Re: pgsql 10: hash indexes testing

From: AP <ap(at)zip(dot)com(dot)au>
To: Amit Kapila <amit(dot)kapila16(at)gmail(dot)com>
Cc: pgsql-hackers <pgsql-hackers(at)postgresql(dot)org>
Subject: Re: pgsql 10: hash indexes testing
Date: 2017-07-07 02:52:18
Message-ID: 20170707025218.7jwlg4ajli46g62u@zip.com.au
Views: Raw Message | Whole Thread | Download mbox | Resend email
Thread:
Lists: pgsql-hackers

On Thu, Jul 06, 2017 at 05:19:59PM +0530, Amit Kapila wrote:
> I think if you are under development, it is always advisable to create
> indexes after initial bulk load. That way it will be faster and will
> take lesser space atleast in case of hash index.

This is a bit of a pickle, actually:
* if I do have a hash index I'll wind up with a bloated one at some stage
that refused to allow more inserts until the index is re-created
* if I don't have an index then I'll wind up with a table where I cannot
create a hash index because it has too many rows for it to handle

I'm at a bit of a loss as to how to deal with this. The DB design does come
with a kind of partitioning where a bundle of tables get put off to the side
and searched seperately as needed but too many of those and the impact on
performance can be noticed so I need to minimise them.

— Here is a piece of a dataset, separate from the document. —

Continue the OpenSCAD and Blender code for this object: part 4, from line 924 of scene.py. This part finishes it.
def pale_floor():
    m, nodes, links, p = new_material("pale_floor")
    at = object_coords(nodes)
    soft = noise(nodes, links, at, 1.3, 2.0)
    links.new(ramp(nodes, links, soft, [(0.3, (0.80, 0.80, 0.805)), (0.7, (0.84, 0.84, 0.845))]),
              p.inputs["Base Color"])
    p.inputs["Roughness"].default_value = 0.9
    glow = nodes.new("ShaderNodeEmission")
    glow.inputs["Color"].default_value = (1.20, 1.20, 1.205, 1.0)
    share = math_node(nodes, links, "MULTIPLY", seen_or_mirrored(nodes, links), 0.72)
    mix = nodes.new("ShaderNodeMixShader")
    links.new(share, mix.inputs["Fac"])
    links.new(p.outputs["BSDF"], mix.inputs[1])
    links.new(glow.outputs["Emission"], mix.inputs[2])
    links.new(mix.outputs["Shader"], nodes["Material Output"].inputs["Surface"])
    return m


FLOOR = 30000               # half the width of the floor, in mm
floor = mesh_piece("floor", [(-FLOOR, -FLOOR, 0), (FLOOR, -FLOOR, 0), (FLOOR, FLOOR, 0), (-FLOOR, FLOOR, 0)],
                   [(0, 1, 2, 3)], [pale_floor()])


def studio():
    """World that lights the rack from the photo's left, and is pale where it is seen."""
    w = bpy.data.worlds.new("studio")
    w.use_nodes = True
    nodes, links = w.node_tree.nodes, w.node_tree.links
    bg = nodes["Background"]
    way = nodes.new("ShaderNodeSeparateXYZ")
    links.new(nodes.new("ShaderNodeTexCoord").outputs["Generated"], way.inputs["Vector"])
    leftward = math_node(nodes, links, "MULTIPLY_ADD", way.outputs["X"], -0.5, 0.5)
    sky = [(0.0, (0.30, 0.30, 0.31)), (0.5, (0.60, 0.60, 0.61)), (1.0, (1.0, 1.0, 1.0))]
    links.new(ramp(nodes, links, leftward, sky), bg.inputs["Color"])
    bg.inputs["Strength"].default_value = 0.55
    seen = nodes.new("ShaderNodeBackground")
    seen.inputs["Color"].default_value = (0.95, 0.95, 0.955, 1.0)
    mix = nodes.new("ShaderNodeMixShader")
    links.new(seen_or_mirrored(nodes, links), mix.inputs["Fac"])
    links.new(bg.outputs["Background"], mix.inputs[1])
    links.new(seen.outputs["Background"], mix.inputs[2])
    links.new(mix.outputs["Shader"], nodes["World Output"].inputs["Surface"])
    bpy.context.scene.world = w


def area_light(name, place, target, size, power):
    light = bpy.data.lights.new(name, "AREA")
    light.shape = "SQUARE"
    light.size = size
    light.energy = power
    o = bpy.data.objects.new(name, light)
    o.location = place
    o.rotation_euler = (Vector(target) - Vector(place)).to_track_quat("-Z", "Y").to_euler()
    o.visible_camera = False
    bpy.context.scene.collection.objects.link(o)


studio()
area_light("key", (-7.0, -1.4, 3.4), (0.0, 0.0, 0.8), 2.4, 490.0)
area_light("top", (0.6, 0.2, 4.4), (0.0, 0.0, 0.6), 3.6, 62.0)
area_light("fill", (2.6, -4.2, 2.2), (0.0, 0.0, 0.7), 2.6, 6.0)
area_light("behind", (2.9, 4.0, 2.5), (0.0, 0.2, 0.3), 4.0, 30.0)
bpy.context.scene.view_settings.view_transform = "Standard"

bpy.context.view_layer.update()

> >> As mentioned above REINDEX might be a better option. I think for such
> >> situation we should have some provision to allow squeeze functionality
> >> of hash exposed to the user, this will be less costly than REINDEX and
> >> might serve the purpose for the user. Hey, can you try some hack in
> >
> > Assuming it does help, would this be something one would need to guess
> > at? "I did a whole bunch of concurrent INSERT heavy transactions so I
> > guess I should do a squeeze now"?
> >
> > Or could it be figured out programmatically?
>
> I think one can refer free_percent and number of overflow pages to
> perform such a command. It won't be 100% correct, but we can make a
> guess. We can even check free space in overflow pages with page
> inspect to make it more accurate.

Does this take much time? Main reason I am asking is that this looks like
something that the db ought to handle underneath (say as part of an autovac
run) and so if there are stats that the index code can maintain that can
then be used by the autovac (or something) code to trigger a cleanup this
I think would be of benefit.

Unless I am being /so/ unusual that it's not worth it. :)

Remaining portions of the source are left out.